May 1, 2015 2:21:55 pm
Prolonged use of statins, a cholesterol-lowering drug, may lower risk of death from lung cancer, new research has found.
The researchers found that lung cancer patients who used statins in the year prior to a lung cancer diagnosis or after a lung cancer diagnosis had a reduction in the risk of death from the disease.
“Our study provides some evidence that lung cancer patients who used statins had a reduction in the risk of death from lung cancer,” said study author Chris Cardwell, senior lecturer at the Queen’s University Belfast in Northern Ireland.

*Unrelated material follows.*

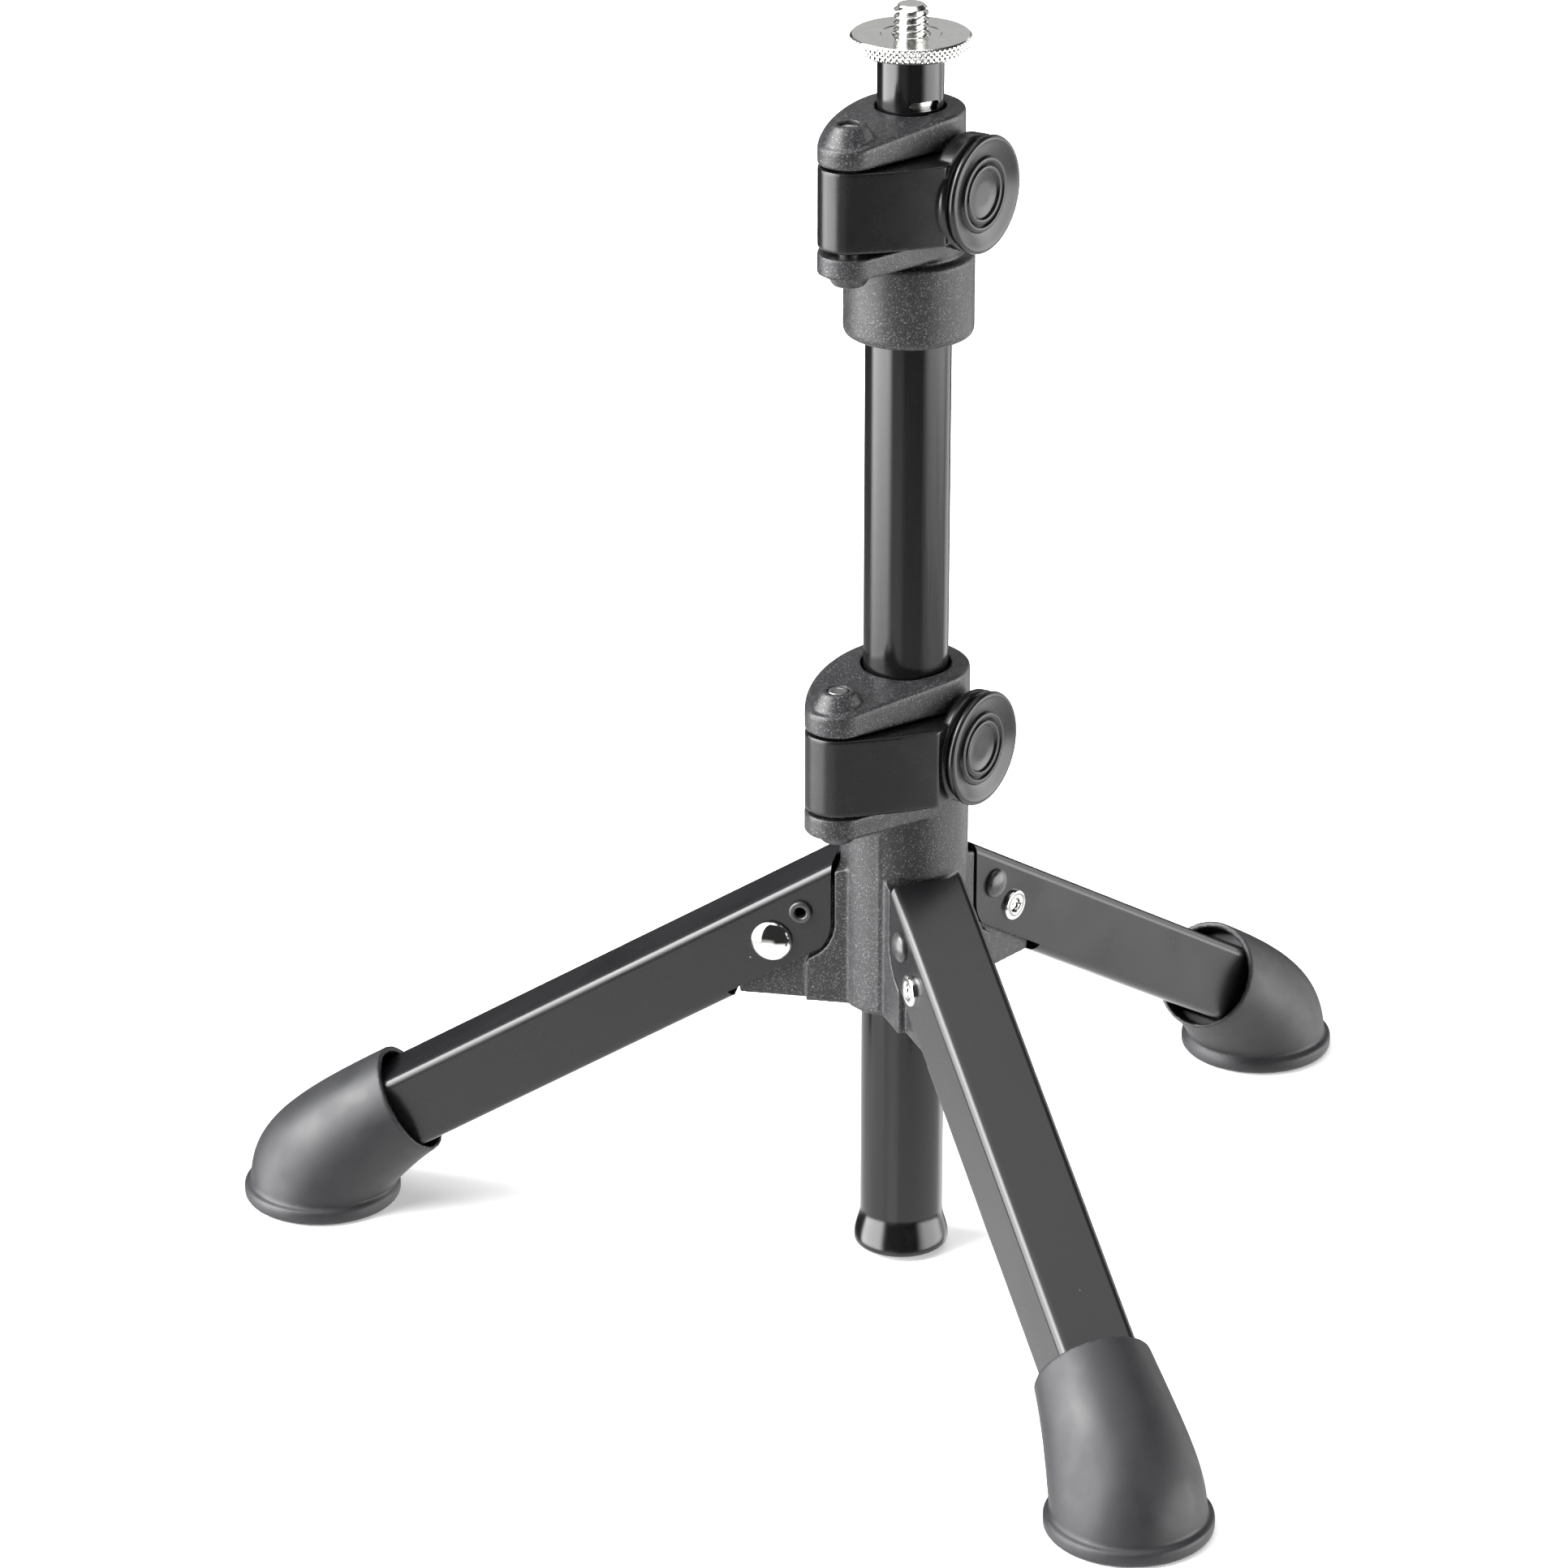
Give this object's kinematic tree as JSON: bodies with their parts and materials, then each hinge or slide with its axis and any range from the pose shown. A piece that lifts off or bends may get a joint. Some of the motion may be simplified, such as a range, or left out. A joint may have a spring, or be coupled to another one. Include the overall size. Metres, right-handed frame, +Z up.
{
  "type": "desktop microphone stand",
  "caption": "Folding desktop microphone stand: hinged tube legs in rubber boots, a mast held by quick-release clamps, and a threaded stud with a knurled locking nut.",
  "frame": {"origin": "centre of the stand's footprint, on the surface it stands on", "axes": "+Z up along the mast; -Y towards the front leg; +X to the right seen from the front"},
  "size_m": [0.2324, 0.2054, 0.2502],
  "materials": {
    "tube_black": "gloss black enamel on steel tube",
    "satin_black": "satin black powder coat on rectangular steel tube",
    "casting": "dark glass-filled nylon moulding with a fine sparkling grain",
    "lever_black": "smooth satin black moulding",
    "rubber": "matte black moulded rubber",
    "chrome": "bright nickel-chrome plate",
    "black_steel": "black oxide rivet",
    "steel": "ground steel pin",
    "nylon": "plain dark nylon"
  },
  "bodies": {
    "base": {"hub": "casting", "lower_hinge_pin": "steel"},
    "sleeve": {"mast_sleeve": "nylon"},
    "mast": {"main_tube": "tube_black", "upper_clamp_body": "casting", "stem_guide_ring": "nylon", "upper_hinge_pin": "steel"},
    "bush": {"inner_tube_bush": "nylon"},
    "stem": {"inner_tube": "tube_black", "threaded_stud": "chrome"},
    "nut": {"knurled_nut": "chrome"},
    "lower_lever": {"lower_lever": "lever_black", "lower_thumb_disc": "lever_black"},
    "lower_shoe": {"lower_clamp_shoe": "nylon"},
    "upper_lever": {"upper_lever": "lever_black", "upper_thumb_disc": "lever_black"},
    "upper_shoe": {"upper_clamp_shoe": "nylon"},
    "leg_front": {"leg_front": "satin_black", "foot_front": "rubber", "leg_pivot_front": "chrome", "stop_pin_front": "black_steel"},
    "leg_right": {"leg_right": "satin_black", "foot_right": "rubber", "leg_pivot_right": "chrome", "stop_pin_right": "black_steel"},
    "leg_left": {"leg_left": "satin_black", "foot_left": "rubber", "leg_pivot_left": "chrome", "stop_pin_left": "black_steel"}
  },
  "joints": [
    {"name": "mast_turn", "type": "hinge", "parent": "base", "child": "sleeve", "pos_m": [0, 0.02909, 0.085], "axis": [0, 0, 1], "continuous": true},
    {"name": "mast_slide", "type": "slide", "parent": "sleeve", "child": "mast", "axis": [0, 0, 1], "range_m": [0, 0.048]},
    {"name": "stem_slide", "type": "slide", "parent": "mast", "child": "bush", "axis": [0, 0, 1], "range_m": [-0.009, 0.12]},
    {"name": "stem_turn", "type": "hinge", "parent": "bush", "child": "stem", "pos_m": [0, 0.02909, 0.15], "axis": [0, 0, 1], "continuous": true},
    {"name": "nut_spin", "type": "hinge", "parent": "stem", "child": "nut", "pos_m": [0, 0.02909, 0.2433], "axis": [0, 0, 1], "continuous": true},
    {"name": "lower_lever_swing", "type": "hinge", "parent": "base", "child": "lower_lever", "pos_m": [-0.01746, 0.01833, 0.108], "axis": [0, 0, -1], "range_deg": [0, 110]},
    {"name": "lower_shoe_slide", "type": "slide", "parent": "base", "child": "lower_shoe", "axis": [-0.8513, -0.5246, 0], "range_m": [0, 0.0007]},
    {"name": "upper_lever_swing", "type": "hinge", "parent": "mast", "child": "upper_lever", "pos_m": [-0.01556, 0.0187, 0.217], "axis": [0, 0, -1], "range_deg": [0, 110]},
    {"name": "upper_shoe_slide", "type": "slide", "parent": "mast", "child": "upper_shoe", "axis": [-0.8316, -0.5553, 0], "range_m": [0, 0.0007]},
    {"name": "leg_front_fold", "type": "hinge", "parent": "base", "child": "leg_front", "pos_m": [0, 0.00489, 0.0661], "axis": [1, 0, 0], "range_deg": [0, 58]},
    {"name": "leg_right_fold", "type": "hinge", "parent": "base", "child": "leg_right", "pos_m": [0.02096, 0.04119, 0.0661], "axis": [-0.5, 0.866, 0], "range_deg": [0, 58]},
    {"name": "leg_left_fold", "type": "hinge", "parent": "base", "child": "leg_left", "pos_m": [-0.02096, 0.04119, 0.0661], "axis": [-0.5, -0.866, 0], "range_deg": [0, 58]}
  ],
  "couplings": [
    {"joint": "lower_shoe_slide", "follows": "lower_lever_swing", "m_per_rad": 0.0003125},
    {"joint": "upper_shoe_slide", "follows": "upper_lever_swing", "m_per_rad": 0.0003125}
  ]
}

Recently there has been much interest in the potential for exploring new therapeutic uses for existing drugs, in part, because existing medications are relatively inexpensive and have known side effect profiles, Cardwell noted.
The researchers used data from nearly 14,000 patients newly diagnosed with lung cancer between 1998 and 2009 from English cancer registry data.
Among patients who survived at least six months after a diagnosis, those who used statins after a lung cancer diagnosis had a statistically insignificant 11 percent reduction in lung cancer-specific deaths.
Among those who used at least 12 prescriptions of statins there was a statistically significant 19 percent reduction in lung cancer-specific deaths.
Among all patients in the study, those who used statins in the year before a lung cancer diagnosis had a statistically significant 12 percent reduction in lung cancer-specific deaths.
The study appeared in the journal Cancer Epidemiology, Biomarkers & Prevention.